И этим, кстати сказать, мы отличаемся от настроя граждан западных стран, где преобладает достаточно пессимистическая оценка будущего. Запад боится Востока, сопоставляет себя с Китаем и прочими державами и говорит: «Да, вообще-то мы проиграли».
В роли носителя каких-то высших идеалов мы отличаемся от остальных ощущением того, что находимся в кольце врагов, которые хотят нас сожрать. Чем мы лучше остальных, помимо того, что в будущем у нас все будет замечательно? Мы большие. Такая мощная и неотъемлемая характеристика: если ты большой — значит, замечательный. На это и направлены происки врагов, которые хотят нас развалить, чтобы мы стали маленькими, сожрать наши природные ресурсы и сделать наше государство разменной монетой.
Мифология будущего одновременно сопряжена с развитой мифологией прошлого. У нас нет исторического ощущения. Историческое время практически не оценивается, оно сжато и начинается с 1945 года. Школьников или даже студентов спрашивают, кто такой Кутузов, и они могут ответить, что это маршал СССР, который побеждал немцев во Второй мировой войне. В 1970-е годы в дремучих селах Белоруссии школьники-семиклассники говорили, что Ленин воевал с Гитлером.
Вся история опознается не по позитивным чертам, а по тому, с кем мы воевали и кому набили рожу. Плюс вот такое трудно объяснимое ощущение, что в перспективе у нас все будет замечательно, несмотря ни на что.
Левинсон:
У постсоветского человека вообще отсутствует идея будущего. Конечно, если спросить, победим ли мы в перспективе всех наших врагов, ответ будет положительным, но это потому, что мы сейчас такие, а не станем такими когда-нибудь.
Отсутствие образа будущего — не феномен последних лет. Это началось при Ельцине, продолжается при Путине. Ответы на наш вопрос, на какой период времени вы готовы предвидеть то, что будет происходить, — нарочитые: «не больше двух недель», «не больше трех месяцев». Никакие горизонты дальнего планирования не принимаются. Речь идет о публичном дискурсе — не о том, делать ремонт дачи или не делать, покупать машину или нет (тут граждане со временем обращаются вполне спокойно).
Второе важное отличие постсоветского человека — отсутствие мессианства. Никого осчастливить мы не собираемся — во-первых, зная, что не будем этого делать, а во-вторых, нам нет никакого дела до других народов, мы никому ничего не несем и не собираемся нести. У нас есть свое пространство, на котором мы хотим жить, и чтобы в нашу жизнь никто не вмешивался.

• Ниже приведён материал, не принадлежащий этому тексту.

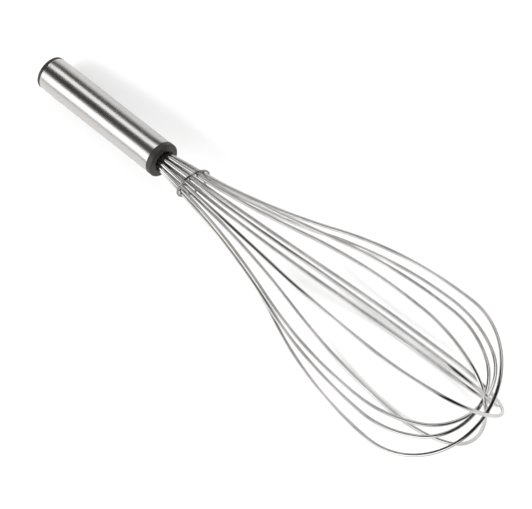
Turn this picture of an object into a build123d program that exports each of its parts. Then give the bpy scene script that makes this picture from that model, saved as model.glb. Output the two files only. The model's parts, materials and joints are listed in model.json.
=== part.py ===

Последнее — по отношению к прошлому действительно существует каша из времен, но время помечено великими фигурами. С ними происходит интересная вещь. Буквально на моих глазах за период с начала 1990-х годов до сегодняшнего дня большинство их меркнет. Ленин ушел, остальные (Екатерина Великая, Петр Великий, даже Иван Грозный) присутствуют в основном в СМИ, а не в головах людей. Единственная фигура, которая осталась в них, это Сталин, который несколько лет назад поднялся на первое место и там закрепился.
Кузнецов:
Идея жизни внутри мифа, которая прививалась строителю коммунизма с малых лет, очень прижилась и у постсоветского человека. Ему и не хочется жить ни в чем, кроме мифа. Когда в историческую дискуссию вступает народ, он говорит рефреном: «Хватит переписывать историю!» Историк не может произнести такую фразу, потому что переписывание — это нормальное состояние исторической науки, она так и делается. История, которую давно не переписывали, утрачивает свои ценностные качества. Но у обычного россиянина парадигма такова: есть некая правильная история, и она где-то хранится. На конкретный вопрос, какую именно историю нельзя переписывать, звучит ответ «никакую!» Это совершенно потрясающе.
Левинсон:
Еще до присоединения Крыма россияне страдали от того, что жить в мифе не удается. Мы жили в печальной реальности, в которой мы больше не великая держава. Но вот вернули Крым. И смысл даже не в том, что его присоединили, а в том, что сделали это, наплевав на Дядю Сэма, на Евросоюз, на НАТО… Мы сделали это! Кого мы послали? Явно великую державу США. А раз мы их послали — значит, мы кто? Правильно, великая держава. Это уравнение работает здесь сильнее фундаментальных законов физики.
Что представляет собой рейтинг Путина, держащийся у отметки 80 процентов? Это осознание того, что Россия теперь снова великая держава. И это, как выясняется, важнее многого. В жертву такой парадигме мы готовы принести даже свое благосостояние.
Но люди способны быть совершенно другими, если меняются структуры, в которые они встроены. Тогда эти же граждане — не два, и не три поколения, — это происходит за месяц, а иногда и за считанные дни — будут делать то, о чем мы сейчас можем только мечтать. Каждый человек не только может быть свободным, он фундаментально свободен. Он может быть другим.